Vou lê-lo em breve - está na altura. Está na altura de eu própria escrever quiçá uma carta ao meu pai, carta essa que tão pouco espero entregar-lha, mas que ao escrever-lha e colocar o seu nome no campo do destinatário, me vai servir como uma espécie de catarse por tudo aquilo que ao longo destes mais de 40 anos ficou por dizer - de bom e de menos bom, de banal e de mais polémico. Trata-se apenas de nós os dois - eu filha, ele progenitor do qual eu neste momento não quero nem quererei justificações. Quero apenas dizer-lhe coisas. Coisas que uma mulher diz a um homem a quem deve a vida, mas não a sua vida.
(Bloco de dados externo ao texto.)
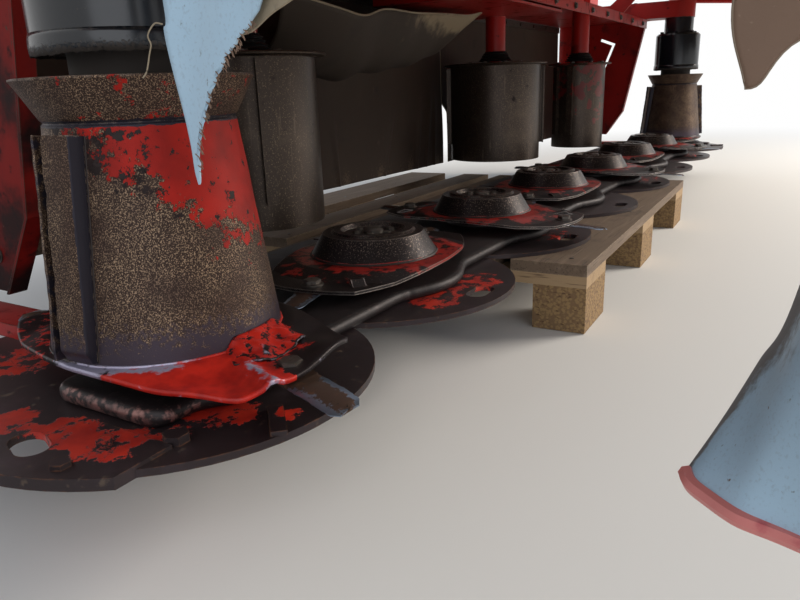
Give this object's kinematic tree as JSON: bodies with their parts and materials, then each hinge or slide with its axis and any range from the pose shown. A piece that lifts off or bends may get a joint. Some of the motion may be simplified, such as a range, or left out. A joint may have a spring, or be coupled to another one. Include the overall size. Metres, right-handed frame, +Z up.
{
  "type": "front-mounted disc mower",
  "caption": "Disc mower unit with oval discs on a cutterbar, conical end drums, crop drums, red hood frame, folding front guard and three-point headstock.",
  "frame": {"origin": "on the floor, under the middle of the whole machine", "axes": "+X along the cutterbar, -Y the direction of travel, +Z up"},
  "size_m": [3.645, 1.422, 1.1659],
  "materials": {
    "red_paint": "worn satin red enamel",
    "worn_steel": "scuffed rusty steel",
    "knife_steel": "ground steel",
    "bar_casting": "dirty cast steel",
    "black_gloss": "gloss black paint",
    "black_rubber": "moulded rubber",
    "pale_canvas": "coated canvas",
    "dusty_canvas": "dusty coated canvas",
    "grey_wood": "weathered softwood"
  },
  "bodies": {
    "frame": {"cutterbar": "bar_casting", "skids": "red_paint", "bar_brackets": "red_paint", "side_plate_left": "red_paint", "side_plate_right": "red_paint", "roof": "red_paint", "centre_carrier": "red_paint", "main_beam": "red_paint", "headstock": "red_paint", "gearbox": "bar_casting", "drive_tubes": "black_gloss", "drive_arms": "red_paint", "end_housings": "black_gloss", "drum_posts": "red_paint", "drum_boots": "black_rubber", "pallet_deck": "grey_wood", "pallet_bearers": "grey_wood", "pallet_blocks": "grey_wood", "canvas_rear_left": "dusty_canvas", "canvas_rear_right": "dusty_canvas", "canvas_valance": "dusty_canvas"},
    "input": {"input_shaft": "knife_steel"},
    "rotor_1": {"disc_1": "red_paint", "knives_1": "knife_steel", "end_drum_left": "worn_steel"},
    "rotor_2": {"disc_2": "red_paint", "knives_2": "knife_steel"},
    "rotor_3": {"disc_3": "red_paint", "knives_3": "knife_steel"},
    "rotor_4": {"disc_4": "red_paint", "knives_4": "knife_steel"},
    "rotor_5": {"disc_5": "red_paint", "knives_5": "knife_steel"},
    "rotor_6": {"disc_6": "red_paint", "knives_6": "knife_steel"},
    "rotor_7": {"disc_7": "red_paint", "knives_7": "knife_steel"},
    "rotor_8": {"disc_8": "red_paint", "knives_8": "knife_steel", "end_drum_right": "worn_steel"},
    "inner_1": {"inner_drum_1": "worn_steel"},
    "inner_2": {"inner_drum_2": "worn_steel"},
    "inner_3": {"inner_drum_3": "worn_steel"},
    "front_guard": {"guard_frame": "red_paint", "canvas_top": "pale_canvas", "canvas_skirt": "pale_canvas", "canvas_strip": "pale_canvas", "canvas_corner": "pale_canvas", "canvas_remnant": "pale_canvas"}
  },
  "joints": [
    {"name": "rotor_1_spin", "type": "hinge", "parent": "frame", "child": "rotor_1", "pos_m": [-1.5225, -0.054, 0.185], "axis": [0, 0, 1], "continuous": true},
    {"name": "rotor_2_spin", "type": "hinge", "parent": "frame", "child": "rotor_2", "pos_m": [-1.0875, -0.054, 0.185], "axis": [0, 0, 1], "continuous": true},
    {"name": "rotor_3_spin", "type": "hinge", "parent": "frame", "child": "rotor_3", "pos_m": [-0.6525, -0.054, 0.185], "axis": [0, 0, 1], "continuous": true},
    {"name": "rotor_4_spin", "type": "hinge", "parent": "frame", "child": "rotor_4", "pos_m": [-0.2175, -0.054, 0.185], "axis": [0, 0, 1], "continuous": true},
    {"name": "rotor_5_spin", "type": "hinge", "parent": "frame", "child": "rotor_5", "pos_m": [0.2175, -0.054, 0.185], "axis": [0, 0, 1], "continuous": true},
    {"name": "rotor_6_spin", "type": "hinge", "parent": "frame", "child": "rotor_6", "pos_m": [0.6525, -0.054, 0.185], "axis": [0, 0, 1], "continuous": true},
    {"name": "rotor_7_spin", "type": "hinge", "parent": "frame", "child": "rotor_7", "pos_m": [1.0875, -0.054, 0.185], "axis": [0, 0, 1], "continuous": true},
    {"name": "rotor_8_spin", "type": "hinge", "parent": "frame", "child": "rotor_8", "pos_m": [1.5225, -0.054, 0.185], "axis": [0, 0, 1], "continuous": true},
    {"name": "inner_1_spin", "type": "hinge", "parent": "frame", "child": "inner_1", "pos_m": [-1.0005, 0.282, 0.185], "axis": [0, 0, 1], "continuous": true},
    {"name": "inner_2_spin", "type": "hinge", "parent": "frame", "child": "inner_2", "pos_m": [0.261, 0.308, 0.185], "axis": [0, 0, 1], "continuous": true},
    {"name": "inner_3_spin", "type": "hinge", "parent": "frame", "child": "inner_3", "pos_m": [0.7743, 0.174, 0.185], "axis": [0, 0, 1], "continuous": true},
    {"name": "input_spin", "type": "hinge", "parent": "frame", "child": "input", "pos_m": [0, 0.511, 0.943], "axis": [0, 1, 0], "continuous": true},
    {"name": "front_guard_fold", "type": "hinge", "parent": "frame", "child": "front_guard", "pos_m": [0, 0.016, 0.817], "axis": [-1, 0, 0], "range_deg": [0, 95]}
  ],
  "couplings": [
    {"joint": "rotor_2_spin", "follows": "rotor_1_spin", "ratio": -1},
    {"joint": "rotor_3_spin", "follows": "rotor_1_spin", "ratio": 1},
    {"joint": "rotor_4_spin", "follows": "rotor_1_spin", "ratio": -1},
    {"joint": "rotor_5_spin", "follows": "rotor_1_spin", "ratio": 1},
    {"joint": "rotor_6_spin", "follows": "rotor_1_spin", "ratio": -1},
    {"joint": "rotor_7_spin", "follows": "rotor_1_spin", "ratio": 1},
    {"joint": "rotor_8_spin", "follows": "rotor_1_spin", "ratio": -1},
    {"joint": "inner_1_spin", "follows": "rotor_1_spin", "ratio": -0.5},
    {"joint": "inner_2_spin", "follows": "rotor_1_spin", "ratio": -0.5},
    {"joint": "inner_3_spin", "follows": "rotor_1_spin", "ratio": 0.5},
    {"joint": "input_spin", "follows": "rotor_1_spin", "ratio": 0.5}
  ]
}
A quem deve o seu genoma, o seu ADN, alguns traços genéticos os quais não podemos mudar...mas não lhe deve memórias nem amor...
...mas a consanguinidade é tramada e não lhe devendo amor eu tenho um relativo orgulho de ser filha daquele homem. Da inteligência superior, da pose elegante e distinta, do saber que acumulou ao longo dos anos, de saber pilotar aviões que deve ser bem giro, de saber tocar piano sem ter aprendido uma nota de música, de saber falar uma série de idiomas, alguns deles bem difíceis, de ter até estudado num Seminário e daí ter ido parar a Moscovo dado a sua mente prodigiosa e tantas outras aventuras vividas enquanto civil, militar, preso político.
Penso: eu sou filha deste indivíduo. Eu existo porque ele existe e tantas vezes a minha avó materna parava a olhar para mim e dizia: "tens o teu pai no sangue, consegues ter um carisma que atrai as pessoas" - eu era miúda, não percebia muito bem o que ela queria dizer com isto. Hoje apenas vejo, do pouco que conheço que talvez sejamos mais parecidos no porte meio enobrecido, numa figura tendencialmente elegante, embora eu dada a muitos maneirismos, e ele, ao que sei, capaz de comer com as mãos miolos de macaco no meio da selva.
E porquê esta temática agora: fizeram-me chegar este documento em que falavam sobre ele e deu-se um click e sinto que o tempo urge. Seguindo o exemplo de Kafka, também eu preciso de expiar uma série de coisas e escrever uma Carta ao senhor meu pai.